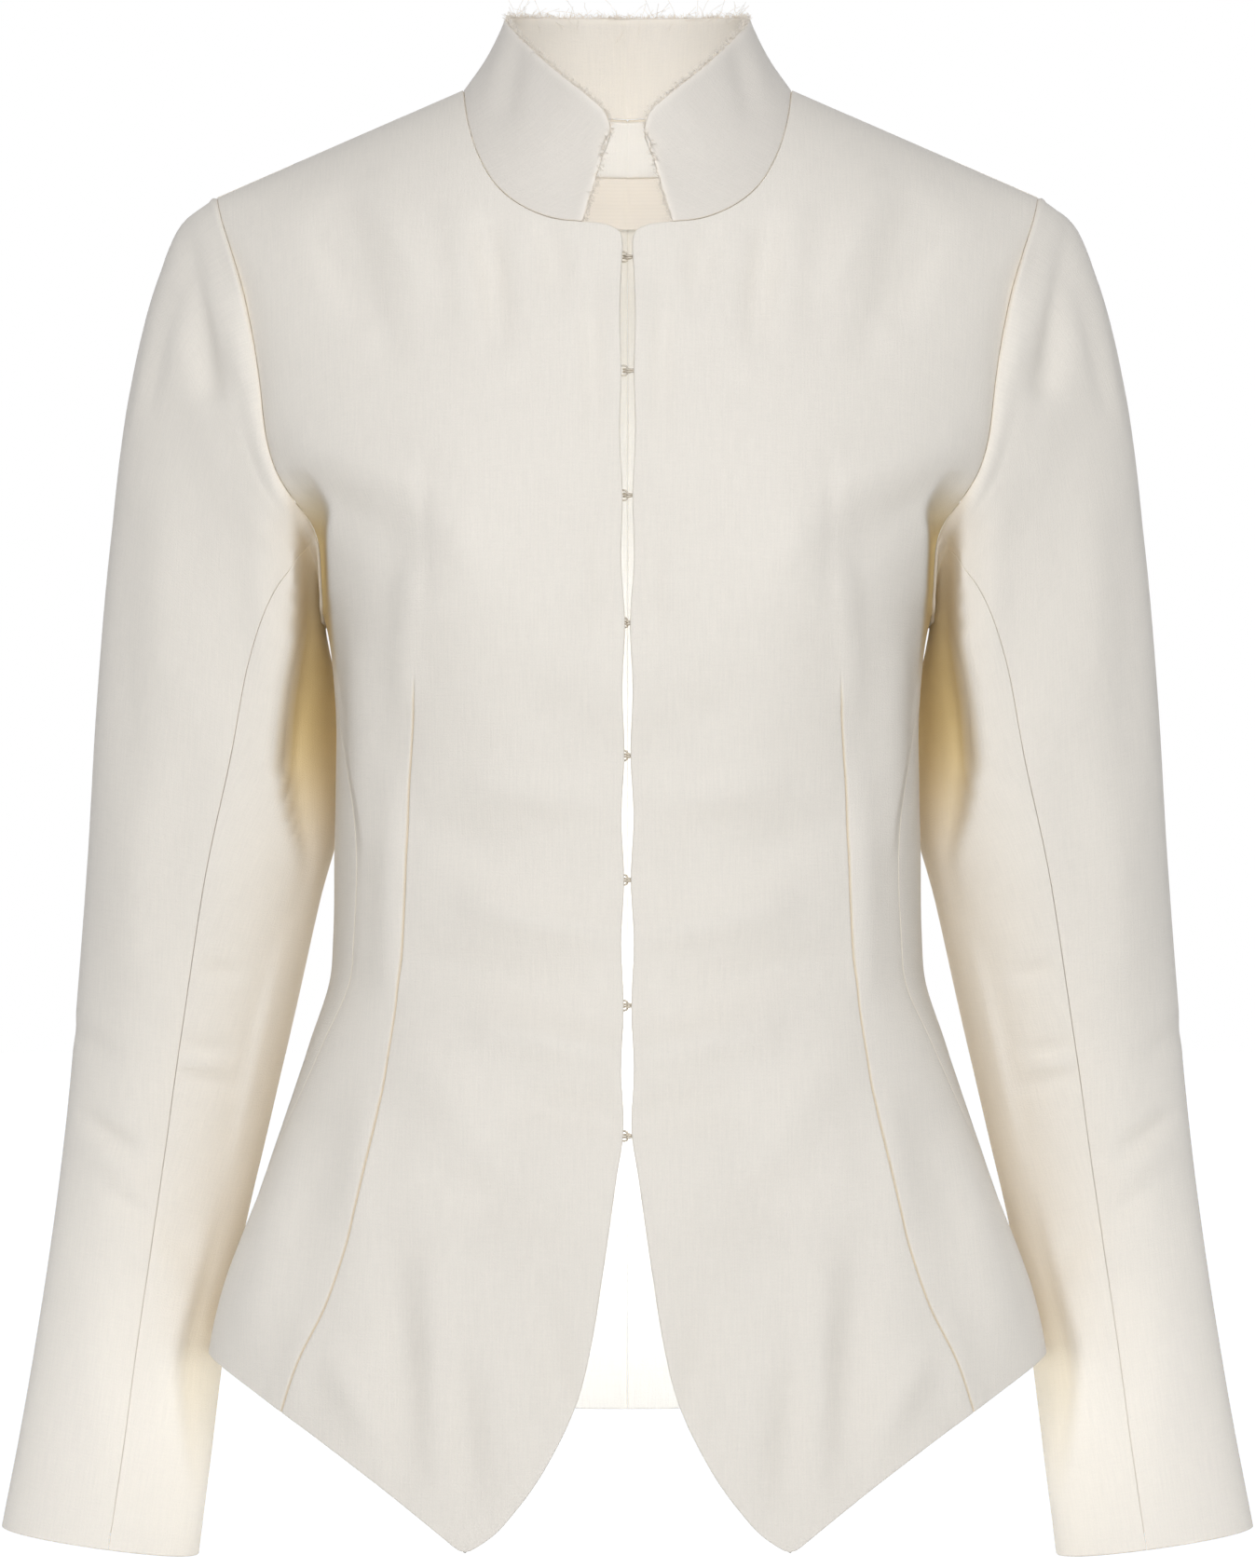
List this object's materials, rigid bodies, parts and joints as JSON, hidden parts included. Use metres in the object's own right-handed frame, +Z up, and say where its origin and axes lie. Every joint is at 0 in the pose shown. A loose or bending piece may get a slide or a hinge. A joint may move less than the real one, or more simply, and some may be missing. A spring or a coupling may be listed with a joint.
{
  "type": "fitted stand-collar jacket",
  "caption": "Hip-length fitted jacket, hollow as worn, with a raw-edged stand collar, hook-and-eye front, darts, pointed front hems and long two-piece sleeves.",
  "frame": {"origin": "midway between the two points where the shoulder seams meet the collar, where the wearer's neck and shoulders carry the jacket", "axes": "+X to the wearer's left, -Y out of the front, +Z up"},
  "size_m": [0.5724, 0.2547, 0.7072],
  "materials": {
    "linen_cloth": "matt plain weave, ivory",
    "facing_cloth": "smooth matt, pale ivory",
    "label_tape": "smooth woven tape",
    "hook_wire": "satin wire"
  },
  "bodies": {
    "root": {"front_left": "linen_cloth", "front_right": "linen_cloth", "back_left": "linen_cloth", "back_right": "linen_cloth", "upper_sleeve_left": "linen_cloth", "upper_sleeve_right": "linen_cloth", "under_sleeve_left": "linen_cloth", "under_sleeve_right": "linen_cloth", "front_facing_left": "facing_cloth", "front_facing_right": "facing_cloth", "neck_facing_left": "facing_cloth", "neck_facing_right": "facing_cloth", "collar": "linen_cloth", "label": "label_tape", "hook_1": "hook_wire", "eye_1": "hook_wire", "hook_2": "hook_wire", "eye_2": "hook_wire", "hook_3": "hook_wire", "eye_3": "hook_wire", "hook_4": "hook_wire", "eye_4": "hook_wire", "hook_5": "hook_wire", "eye_5": "hook_wire", "hook_6": "hook_wire", "eye_6": "hook_wire", "hook_7": "hook_wire", "eye_7": "hook_wire", "hook_8": "hook_wire", "eye_8": "hook_wire"}
  },
  "joints": []
}
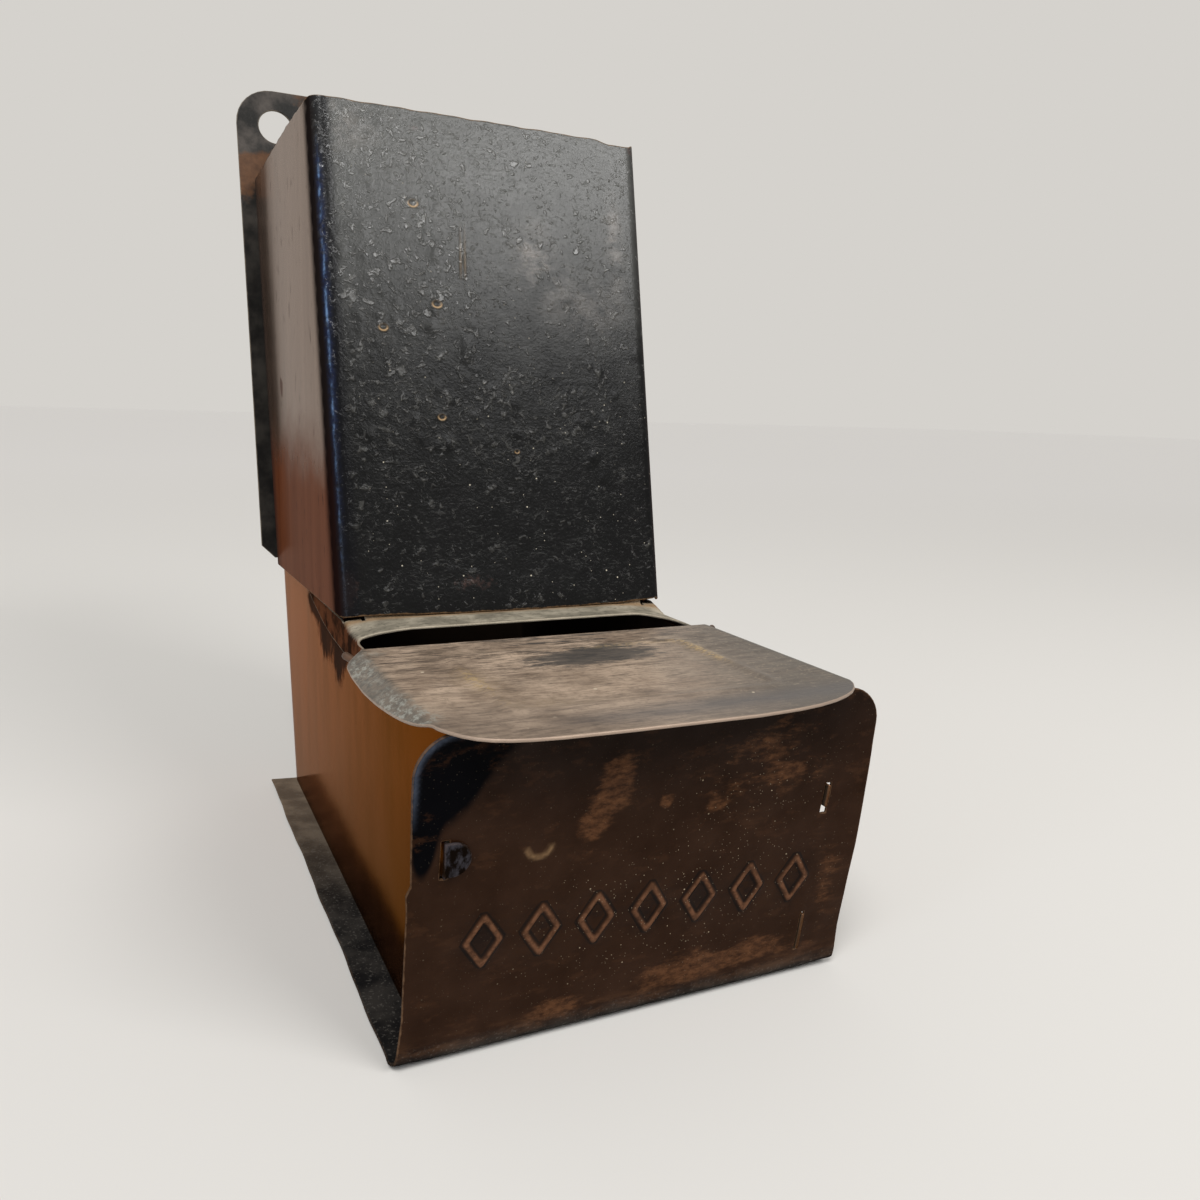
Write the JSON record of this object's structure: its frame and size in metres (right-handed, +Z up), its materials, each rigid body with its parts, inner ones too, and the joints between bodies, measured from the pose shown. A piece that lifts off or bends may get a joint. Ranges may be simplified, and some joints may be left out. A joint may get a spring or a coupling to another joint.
{
  "type": "match holder",
  "caption": "Sheet-metal match dispenser: tall open hopper with a hanging plate over a low tray whose hinged lid lifts to take a match.",
  "frame": {"origin": "middle of the underside of the base plate's length, in the middle of the hopper's width", "axes": "+Z up from the surface it stands on, +Y towards the back plate, +X to the right seen from the front"},
  "size_m": [0.0801, 0.1847, 0.1772],
  "materials": {
    "back_plate": "worn black japan with rust round the holes",
    "hopper": "black japan, satin and finely blistered on the front, glossy on the sides",
    "tray": "glossy brown-black japan",
    "strip": "dull black japan, worn bright along its edges",
    "front": "glossy brown-black japan with rust and dust",
    "wire": "dull iron wire",
    "lid": "worn through to grey-brown tinned iron"
  },
  "bodies": {
    "holder": {"back_plate": "back_plate", "hopper_shell": "hopper", "tray_shell": "tray", "bridge_strip": "strip", "front_and_base_plate": "front"},
    "lid": {"lid": "lid", "hinge_wire": "wire"}
  },
  "joints": [
    {"name": "lid_hinge", "type": "hinge", "parent": "holder", "child": "lid", "pos_m": [0, -0.02923, 0.0528], "axis": [-1, 0, 0], "range_deg": [0, 100]}
  ]
}
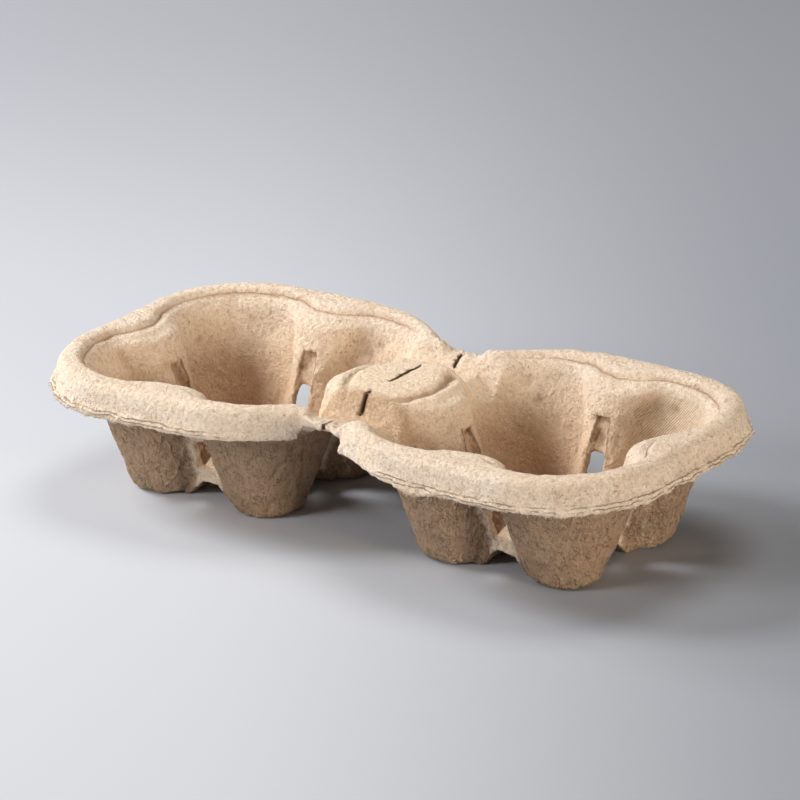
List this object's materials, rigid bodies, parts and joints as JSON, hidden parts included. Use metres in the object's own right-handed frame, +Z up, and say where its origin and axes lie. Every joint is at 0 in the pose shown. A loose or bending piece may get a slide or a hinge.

*-*-*

Write the entire listing out again, word for word.

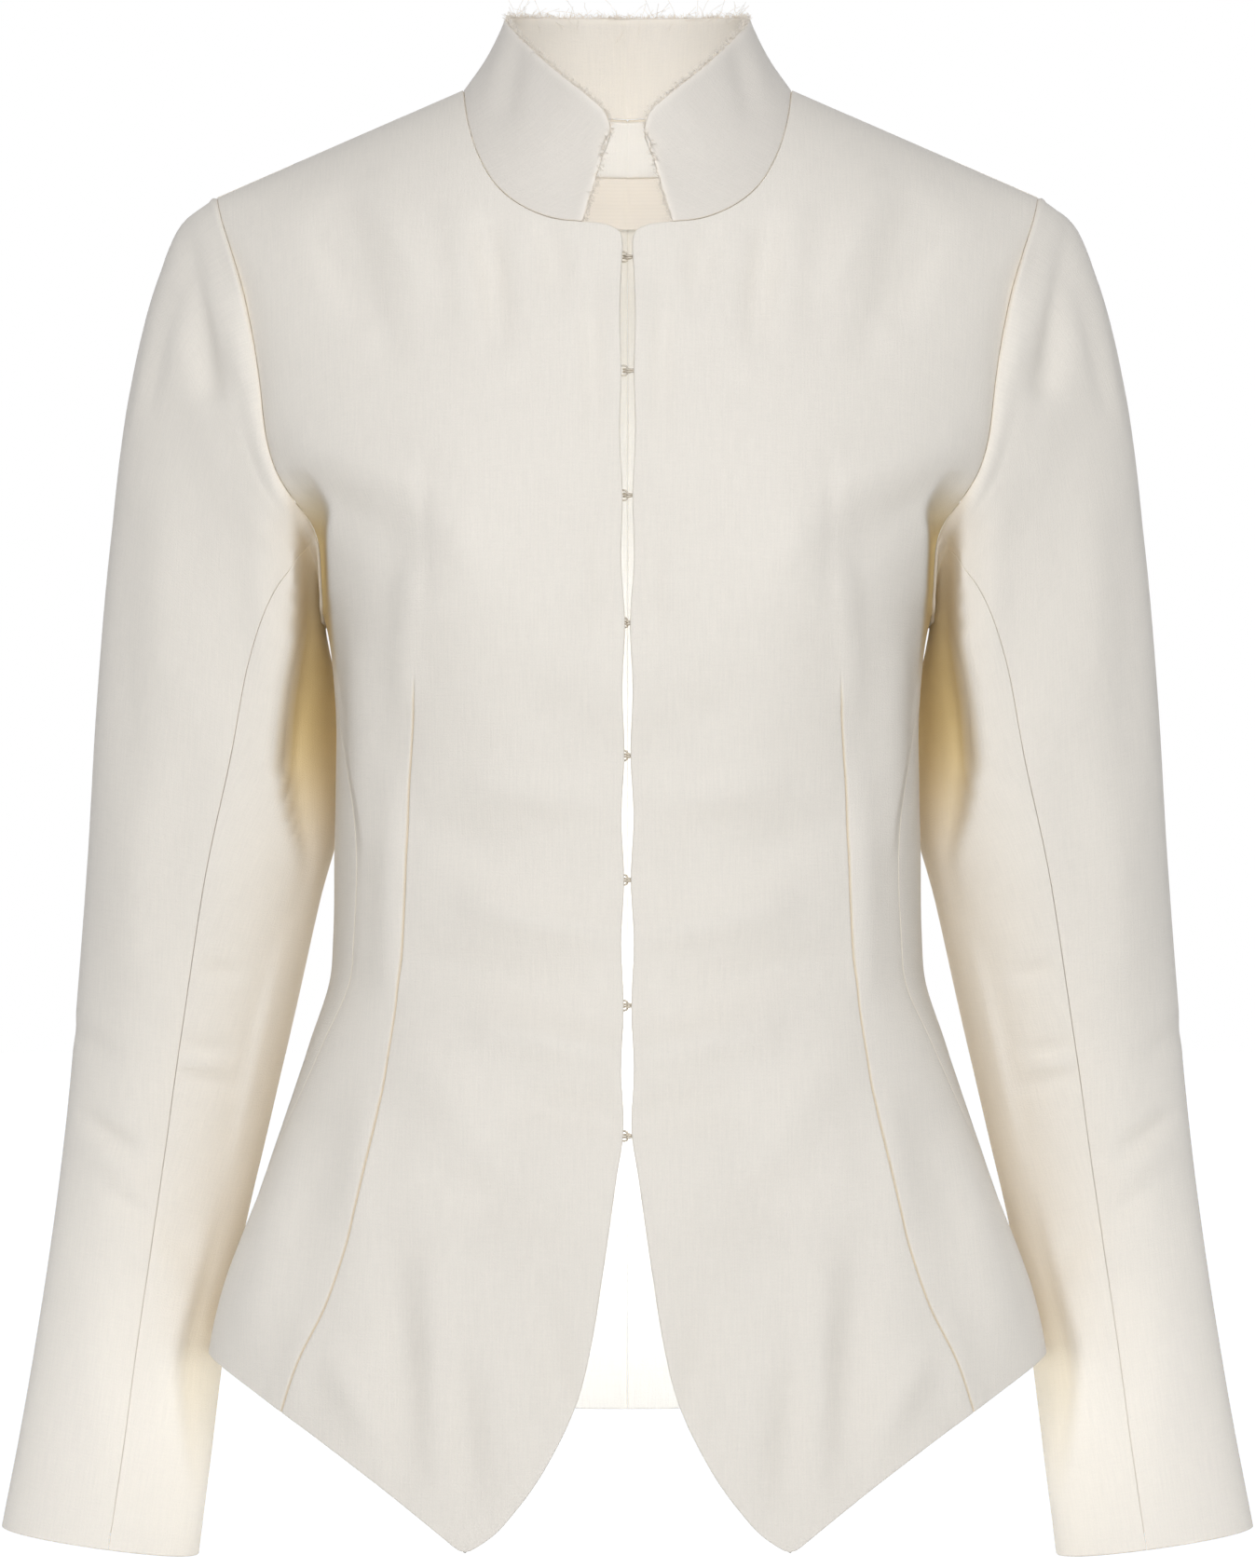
List this object's materials, rigid bodies, parts and joints as JSON, hidden parts included. Use metres in the object's own right-handed frame, +Z up, and say where its origin and axes lie. Every joint is at 0 in the pose shown. A loose or bending piece may get a slide or a hinge. A joint may move less than the real one, or more simply, and some may be missing. A spring or a coupling may be listed with a joint.
{
  "type": "fitted stand-collar jacket",
  "caption": "Hip-length fitted jacket, hollow as worn, with a raw-edged stand collar, hook-and-eye front, darts, pointed front hems and long two-piece sleeves.",
  "frame": {"origin": "midway between the two points where the shoulder seams meet the collar, where the wearer's neck and shoulders carry the jacket", "axes": "+X to the wearer's left, -Y out of the front, +Z up"},
  "size_m": [0.5724, 0.2547, 0.7072],
  "materials": {
    "linen_cloth": "matt plain weave, ivory",
    "facing_cloth": "smooth matt, pale ivory",
    "label_tape": "smooth woven tape",
    "hook_wire": "satin wire"
  },
  "bodies": {
    "root": {"front_left": "linen_cloth", "front_right": "linen_cloth", "back_left": "linen_cloth", "back_right": "linen_cloth", "upper_sleeve_left": "linen_cloth", "upper_sleeve_right": "linen_cloth", "under_sleeve_left": "linen_cloth", "under_sleeve_right": "linen_cloth", "front_facing_left": "facing_cloth", "front_facing_right": "facing_cloth", "neck_facing_left": "facing_cloth", "neck_facing_right": "facing_cloth", "collar": "linen_cloth", "label": "label_tape", "hook_1": "hook_wire", "eye_1": "hook_wire", "hook_2": "hook_wire", "eye_2": "hook_wire", "hook_3": "hook_wire", "eye_3": "hook_wire", "hook_4": "hook_wire", "eye_4": "hook_wire", "hook_5": "hook_wire", "eye_5": "hook_wire", "hook_6": "hook_wire", "eye_6": "hook_wire", "hook_7": "hook_wire", "eye_7": "hook_wire", "hook_8": "hook_wire", "eye_8": "hook_wire"}
  },
  "joints": []
}
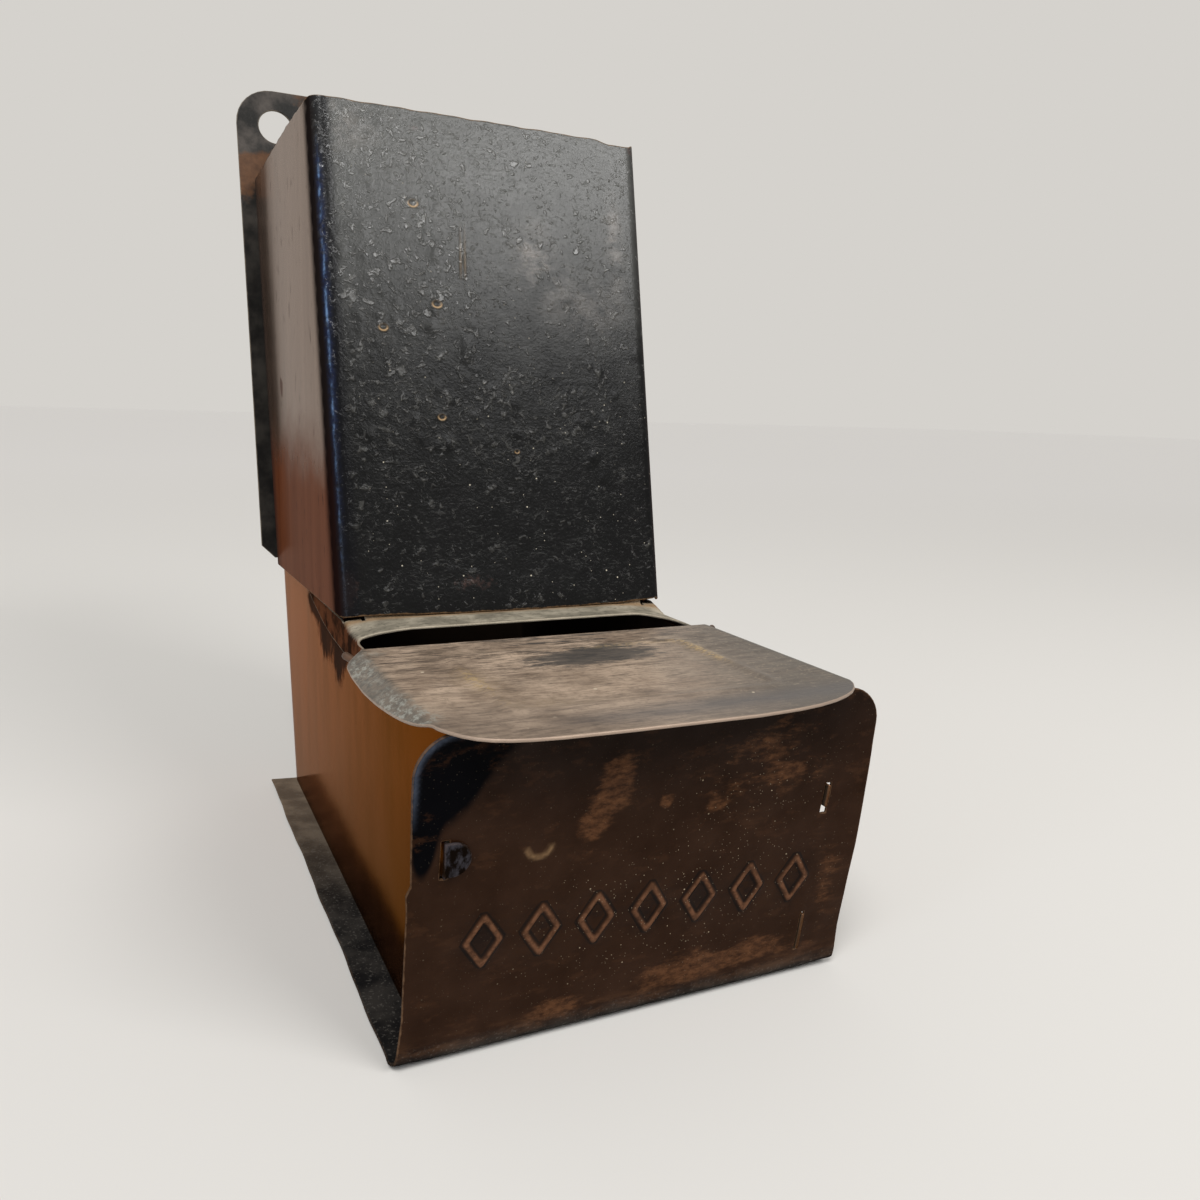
Write the JSON record of this object's structure: its frame and size in metres (right-handed, +Z up), its materials, each rigid body with its parts, inner ones too, and the joints between bodies, measured from the pose shown. A piece that lifts off or bends may get a joint. Ranges may be simplified, and some joints may be left out. A joint may get a spring or a coupling to another joint.
{
  "type": "match holder",
  "caption": "Sheet-metal match dispenser: tall open hopper with a hanging plate over a low tray whose hinged lid lifts to take a match.",
  "frame": {"origin": "middle of the underside of the base plate's length, in the middle of the hopper's width", "axes": "+Z up from the surface it stands on, +Y towards the back plate, +X to the right seen from the front"},
  "size_m": [0.0801, 0.1847, 0.1772],
  "materials": {
    "back_plate": "worn black japan with rust round the holes",
    "hopper": "black japan, satin and finely blistered on the front, glossy on the sides",
    "tray": "glossy brown-black japan",
    "strip": "dull black japan, worn bright along its edges",
    "front": "glossy brown-black japan with rust and dust",
    "wire": "dull iron wire",
    "lid": "worn through to grey-brown tinned iron"
  },
  "bodies": {
    "holder": {"back_plate": "back_plate", "hopper_shell": "hopper", "tray_shell": "tray", "bridge_strip": "strip", "front_and_base_plate": "front"},
    "lid": {"lid": "lid", "hinge_wire": "wire"}
  },
  "joints": [
    {"name": "lid_hinge", "type": "hinge", "parent": "holder", "child": "lid", "pos_m": [0, -0.02923, 0.0528], "axis": [-1, 0, 0], "range_deg": [0, 100]}
  ]
}
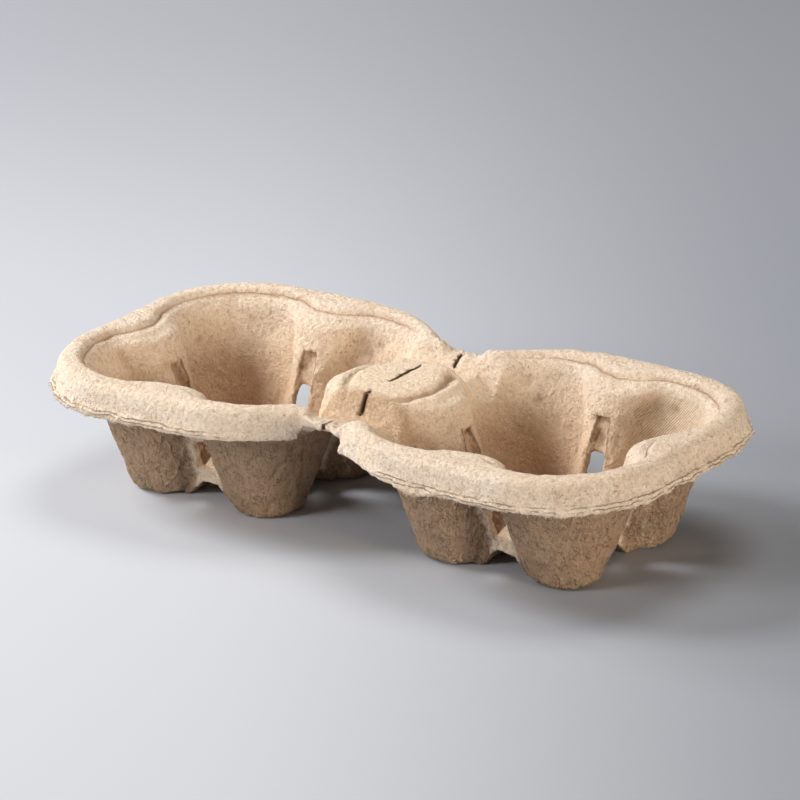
List this object's materials, rigid bodies, parts and joints as JSON, hidden parts included. Use metres in the object's own right-handed frame, +Z up, and say where its origin and axes lie. Every joint is at 0 in the pose shown. A loose or bending piece may get a slide or a hinge.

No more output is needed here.